I don't doubt this is true but I do find it surprising. I would be interested
to see a breakdown of this from a technical perspective. I'm sure it adds
complexity, but in the context of the overall complexity of SO I would have
expected it to be relatively overshadowed.

> _Users have spoken with their actions. You prefer Google, Facebook and Stack
> Exchange (aka email /PW) based account auth._

No, they haven't. OpenId use in SO has declined for two reasons: (1) providers
shutting down and (2) Stack Overflow UI changes to hide the option from users
in the login form (making my logins require extra clicks).

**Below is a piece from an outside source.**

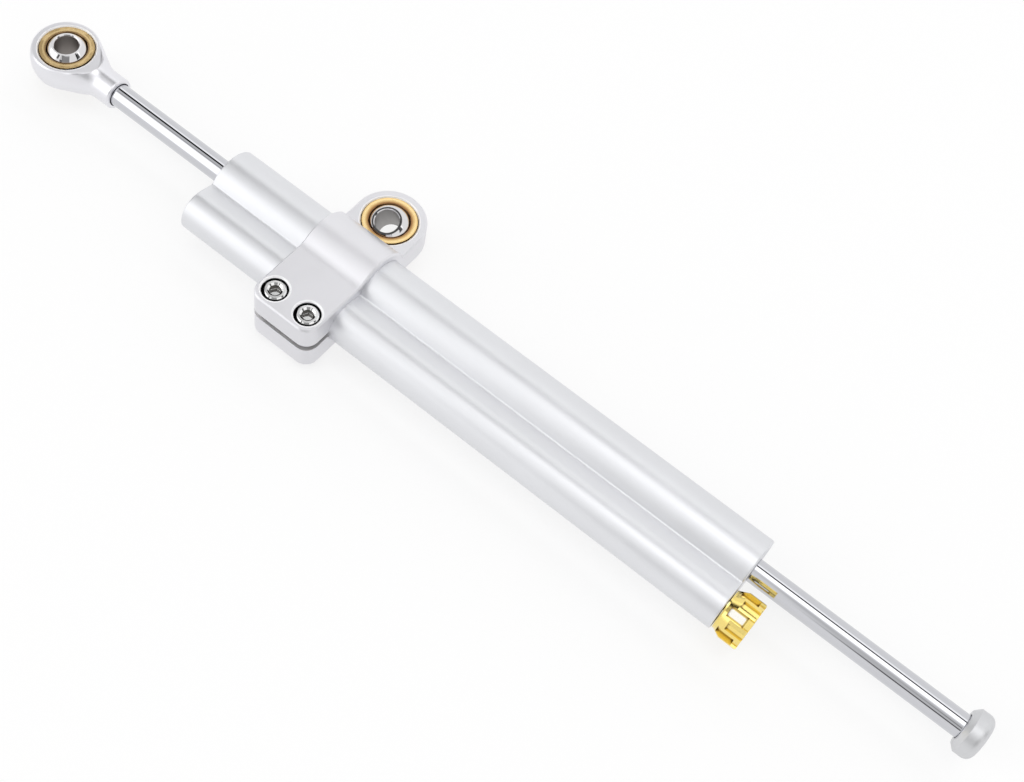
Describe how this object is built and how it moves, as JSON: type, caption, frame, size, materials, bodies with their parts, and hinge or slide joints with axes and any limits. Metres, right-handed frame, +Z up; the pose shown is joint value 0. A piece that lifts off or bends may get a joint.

> _around one-tenth of a percent are actively using OpenID (defined as having
> visited a site in the past 12 months). If you include all the inactive
> accounts it is still less than 2.9% of all accounts._

0.01 up to 2.9 is a massive jump and seems to indicate a high active user
turnover. I wonder what the user activity retention rates are on SO. What
percentage of currently active users are very recent joiners.

------
mrweasel
It's a little sad, but OpenID implementations ended up being rather one sided.
Everyone wanted to be an OpenID identity provider, but fewer wanted to be on
the consumer side. For OpenID to succeed that relationship needs to change.

There was simply no benefit for the larger sites to access OpenID as an
authentication mechanism. Perhaps the EUs General Data Protection Regulation
can change that to some extend for smaller sites that wish to store almost
nothing about the users, while still authenticating them.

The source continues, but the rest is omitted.